_EXERCISE REQUIREMENTS_:
Which lines in the material below contain the word "pose"? Copy each of them.

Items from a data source
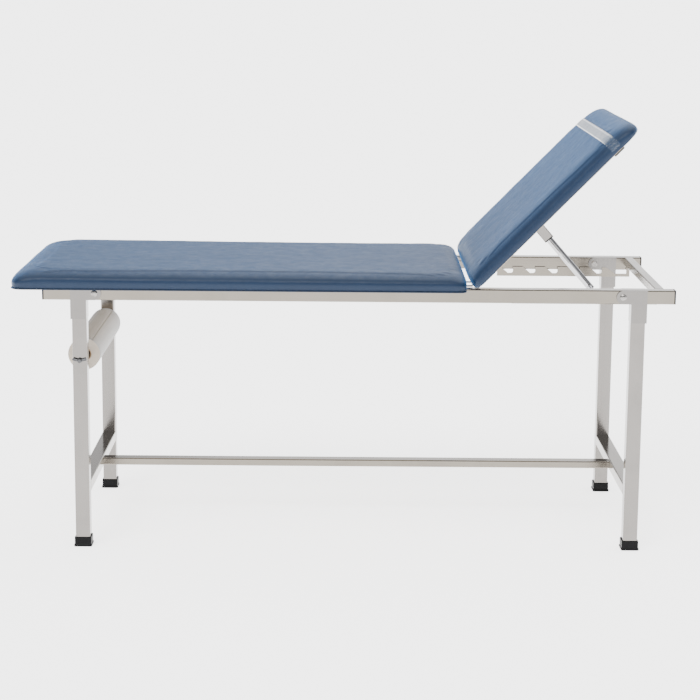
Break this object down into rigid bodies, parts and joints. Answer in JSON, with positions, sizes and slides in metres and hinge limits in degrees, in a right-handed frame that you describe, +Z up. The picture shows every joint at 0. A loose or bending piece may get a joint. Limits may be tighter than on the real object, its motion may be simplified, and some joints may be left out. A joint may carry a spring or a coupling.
{
  "type": "examination couch",
  "caption": "Examination couch on a steel tube frame, with a fixed seat pad, a ratchet backrest, a paper strap and a paper roll between the foot-end legs.",
  "frame": {"origin": "middle of the footprint, on the floor", "axes": "+X towards the head end, +Y across the couch away from the near side, +Z up"},
  "size_m": [1.807, 0.734, 1.1832],
  "materials": {
    "stainless_steel": "satin brushed, mirror bright on the inner faces",
    "chrome_tube": "polished",
    "dark_zinc": "dull dark plated",
    "blue_vinyl": "smooth soft-sheen leatherette",
    "clear_vinyl": "glossy pale film",
    "plywood": "pale, unvarnished",
    "black_plastic": "moulded, slightly shiny",
    "white_paper": "soft crepe paper",
    "brown_card": "spiral-wound card"
  },
  "bodies": {
    "frame": {"cross_bar_foot": "stainless_steel", "cross_bar_head": "stainless_steel", "cross_tube_foot": "stainless_steel", "cross_tube_head": "stainless_steel", "cross_tube_hinge": "stainless_steel", "foot_cap_foot_far": "black_plastic", "foot_cap_foot_near": "black_plastic", "foot_cap_head_far": "black_plastic", "foot_cap_head_near": "black_plastic", "hinge_pin_far": "stainless_steel", "hinge_pin_near": "stainless_steel", "hinge_seat_leaf_far": "stainless_steel", "hinge_seat_leaf_near": "stainless_steel", "leg_bolt_foot_far": "stainless_steel", "leg_bolt_foot_near": "stainless_steel", "leg_bolt_head_far": "stainless_steel", "leg_bolt_head_near": "stainless_steel", "leg_foot_far": "stainless_steel", "leg_foot_near": "stainless_steel", "leg_head_far": "stainless_steel", "leg_head_near": "stainless_steel", "leg_nut_foot_far": "stainless_steel", "leg_nut_foot_near": "stainless_steel", "leg_nut_head_far": "stainless_steel", "leg_nut_head_near": "stainless_steel", "leg_saddle_foot_far": "stainless_steel", "leg_saddle_foot_near": "stainless_steel", "leg_saddle_head_far": "stainless_steel", "leg_saddle_head_near": "stainless_steel", "rail_plug_foot_far": "black_plastic", "rail_plug_foot_near": "black_plastic", "rail_plug_head_far": "black_plastic", "rail_plug_head_near": "black_plastic", "ratchet_rack_far": "stainless_steel", "ratchet_rack_near": "stainless_steel", "roll_holder_tube": "stainless_steel", "seat_board": "plywood", "seat_cushion": "blue_vinyl", "side_rail_far": "stainless_steel", "side_rail_near": "stainless_steel", "stretcher": "stainless_steel", "stretcher_bolt_foot": "stainless_steel", "stretcher_bolt_head": "stainless_steel", "wing_bolt_far": "dark_zinc", "wing_bolt_near": "dark_zinc"},
    "roll": {"paper_roll": "white_paper", "roll_core": "brown_card"},
    "backrest": {"back_cushion": "blue_vinyl", "back_board": "plywood", "paper_strap": "clear_vinyl", "strap_buckle": "black_plastic", "hinge_back_leaf_near": "stainless_steel", "hinge_back_leaf_far": "stainless_steel", "strut_bracket": "stainless_steel", "strut_pin": "stainless_steel"},
    "strut": {"strut_sleeve": "stainless_steel", "strut_bush": "black_plastic", "strut_tube": "chrome_tube", "strut_foot_rod": "chrome_tube"}
  },
  "joints": [
    {"name": "backrest_tilt", "type": "hinge", "parent": "frame", "child": "backrest", "pos_m": [0.35615, 0, 0.7483], "axis": [0, -1, 0], "range_deg": [-45.6, 29.4]},
    {"name": "strut_swing", "type": "hinge", "parent": "backrest", "child": "strut", "pos_m": [0.53757, 0, 0.88578], "axis": [0, -1, 0], "range_deg": [-58.5, 90]},
    {"name": "roll_spin", "type": "hinge", "parent": "frame", "child": "roll", "pos_m": [-0.7205, 0, 0.528], "axis": [0, 1, 0], "continuous": true}
  ],
  "couplings": [
    {"joint": "strut_swing", "follows": "backrest_tilt", "ratio": -1.95}
  ]
}
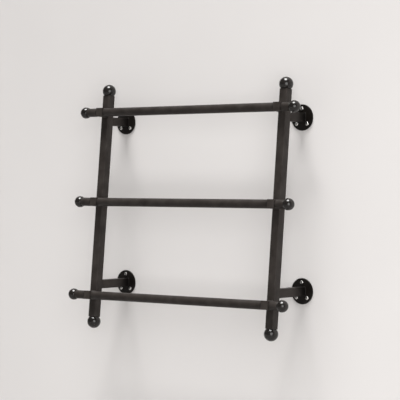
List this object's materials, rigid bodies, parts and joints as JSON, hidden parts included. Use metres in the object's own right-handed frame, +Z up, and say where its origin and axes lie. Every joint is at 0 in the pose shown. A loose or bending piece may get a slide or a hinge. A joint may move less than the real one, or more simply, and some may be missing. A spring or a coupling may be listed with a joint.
{
  "type": "wall-mounted towel rack",
  "caption": "Wall-hung black iron towel rack: leaning square uprights on round wall flanges, round bars between them, ball finials.",
  "frame": {"origin": "centre of the rectangle of the four upper wall screws, on the wall plane", "axes": "+X to the right along the bars, +Y into the wall, +Z up"},
  "size_m": [0.613, 0.1745, 0.5489],
  "materials": {
    "iron_satin": "satin dark iron powder coat",
    "iron_gloss": "polished dark iron lacquer",
    "zinc_steel": "zinc plated",
    "screw_nickel": "nickel plated"
  },
  "bodies": {
    "root": {"left_upright": "iron_satin", "right_upright": "iron_satin", "left_top_end_plug": "zinc_steel", "left_bottom_end_plug": "zinc_steel", "right_top_end_plug": "zinc_steel", "right_bottom_end_plug": "zinc_steel", "left_top_end_ball": "iron_gloss", "left_bottom_end_ball": "iron_gloss", "right_top_end_ball": "iron_gloss", "right_bottom_end_ball": "iron_gloss", "left_end_ball_studs": "zinc_steel", "right_end_ball_studs": "zinc_steel", "top_bar": "iron_satin", "middle_bar": "iron_satin", "bottom_bar": "iron_satin", "left_top_bar_insert": "zinc_steel", "left_middle_bar_insert": "zinc_steel", "left_bottom_bar_insert": "zinc_steel", "right_top_bar_insert": "zinc_steel", "right_middle_bar_insert": "zinc_steel", "right_bottom_bar_insert": "zinc_steel", "left_top_block": "iron_satin", "left_middle_block": "iron_satin", "left_bottom_block": "iron_satin", "right_top_block": "iron_satin", "right_middle_block": "iron_satin", "right_bottom_block": "iron_satin", "left_top_collar": "iron_satin", "left_middle_collar": "iron_satin", "left_bottom_collar": "iron_satin", "right_top_collar": "iron_satin", "right_middle_collar": "iron_satin", "right_bottom_collar": "iron_satin", "left_top_bar_ball": "iron_gloss", "left_middle_bar_ball": "iron_gloss", "left_bottom_bar_ball": "iron_gloss", "right_top_bar_ball": "iron_gloss", "right_middle_bar_ball": "iron_gloss", "right_bottom_bar_ball": "iron_gloss", "left_bar_studs": "zinc_steel", "right_bar_studs": "zinc_steel", "left_top_arm": "iron_satin", "left_bottom_arm": "iron_satin", "right_top_arm": "iron_satin", "right_bottom_arm": "iron_satin", "left_top_flange": "iron_satin", "left_bottom_flange": "iron_satin", "right_top_flange": "iron_satin", "right_bottom_flange": "iron_satin", "left_top_wall_screws": "screw_nickel", "left_bottom_wall_screws": "screw_nickel", "right_top_wall_screws": "screw_nickel", "right_bottom_wall_screws": "screw_nickel"}
  },
  "joints": []
}
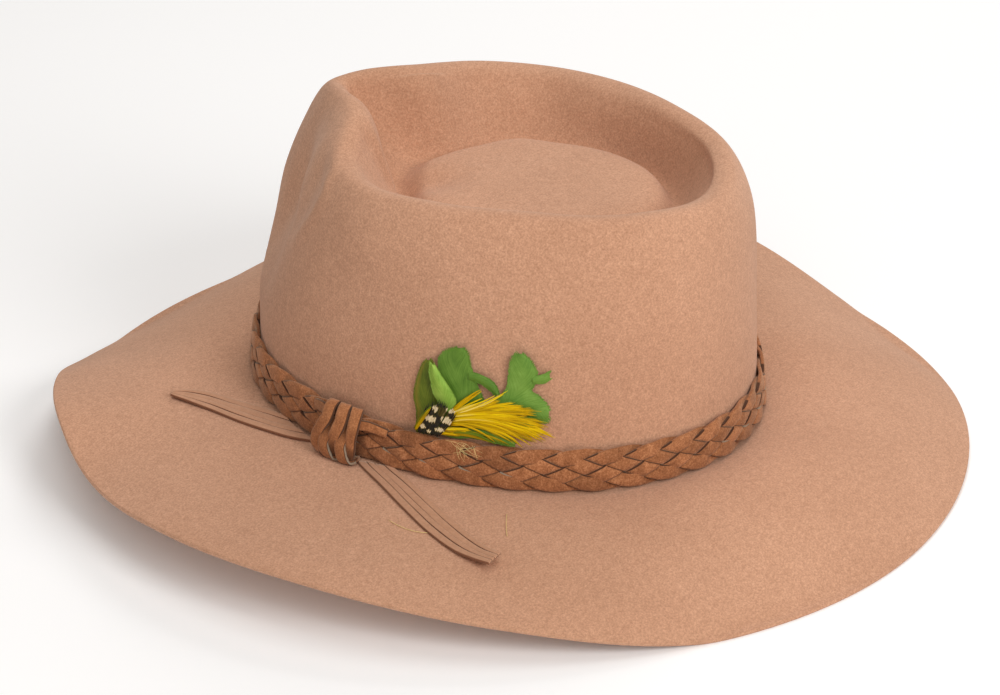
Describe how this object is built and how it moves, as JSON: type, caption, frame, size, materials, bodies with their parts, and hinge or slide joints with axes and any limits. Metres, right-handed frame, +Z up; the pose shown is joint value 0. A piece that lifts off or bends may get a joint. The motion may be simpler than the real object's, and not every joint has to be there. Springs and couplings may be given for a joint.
{
  "type": "bush hat",
  "caption": "Wide-brimmed felt bush hat with a pinched, hollow crown, a knotted braid band with loose thong ends, and dyed feathers at one side.",
  "frame": {"origin": "on the resting plane, under the middle of the hat's plan", "axes": "+Z up, as the hat lies on its brim; the front of the hat is -Y and the wearer's left, with the knot and the feathers, is +X"},
  "size_m": [0.3404, 0.3585, 0.1357],
  "materials": {
    "felt": "matte brushed felt",
    "braid": "suede, matte",
    "knot": "suede, matte",
    "thong": "flesh side, matte",
    "feather_dark_green": "matte barbs",
    "feather_green": "matte barbs",
    "feather_blue_green": "matte barbs",
    "feather_light_green": "matte barbs",
    "hackle_yellow": "glossy barbs",
    "tuft_spotted": "spotted barbs"
  },
  "bodies": {
    "root": {"felt_body": "felt", "braid_band": "braid", "band_knot": "knot", "front_tail_thong_1": "thong", "front_tail_thong_2": "thong", "front_tail_thong_3": "thong", "front_tail_thong_4": "thong", "rear_tail_thong_1": "thong", "rear_tail_thong_2": "thong", "rear_tail_thong_3": "thong", "rear_tail_thong_4": "thong", "green_vane_left": "feather_dark_green", "green_vane_tall": "feather_green", "green_vane_right": "feather_blue_green", "green_vane_curl": "feather_light_green", "yellow_hackle": "hackle_yellow", "spotted_tuft": "tuft_spotted"}
  },
  "joints": []
}
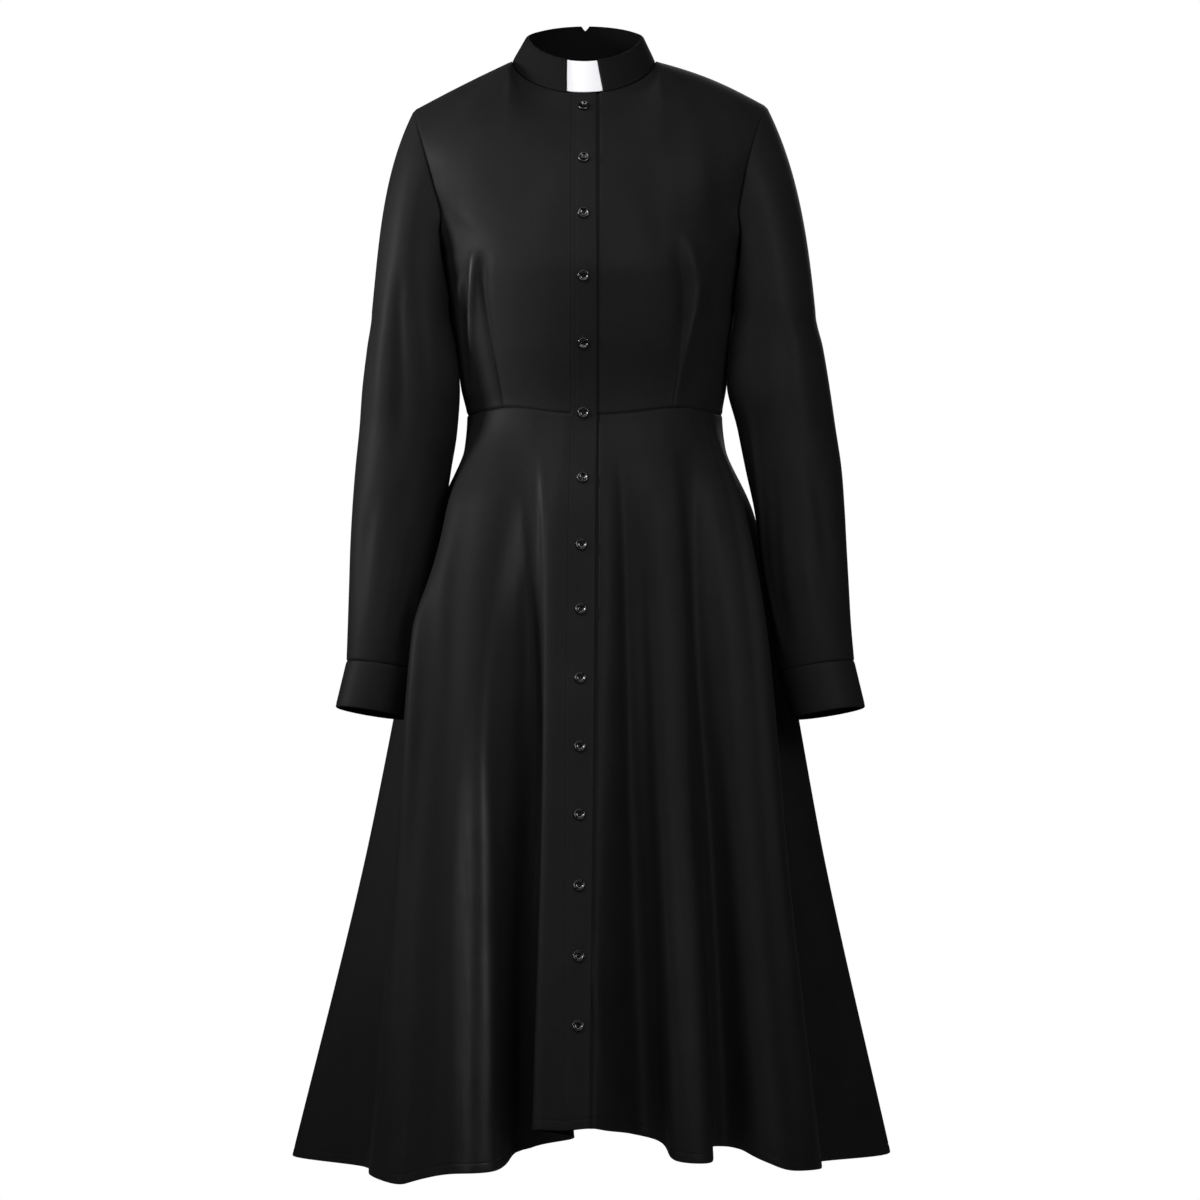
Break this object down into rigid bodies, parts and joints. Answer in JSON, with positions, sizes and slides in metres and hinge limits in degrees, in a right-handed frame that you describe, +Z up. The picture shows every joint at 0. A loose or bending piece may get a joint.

_RESULT OF THE EXERCISE_:
List this object's materials, rigid bodies, parts and joints as JSON, hidden parts included. Use metres in the object's own right-handed frame, +Z up, and say where its origin and axes lie. Every joint is at 0 in the pose shown. A loose or bending piece may get a slide or a hinge. A joint may move less than the real one, or more simply, and some may be missing. A spring or a coupling may be listed with a joint.
Describe how this object is built and how it moves, as JSON: type, caption, frame, size, materials, bodies with their parts, and hinge or slide joints with axes and any limits. Metres, right-handed frame, +Z up; the pose shown is joint value 0. A piece that lifts off or bends may get a joint. The motion may be simpler than the real object's, and not every joint has to be there. Springs and couplings may be given for a joint.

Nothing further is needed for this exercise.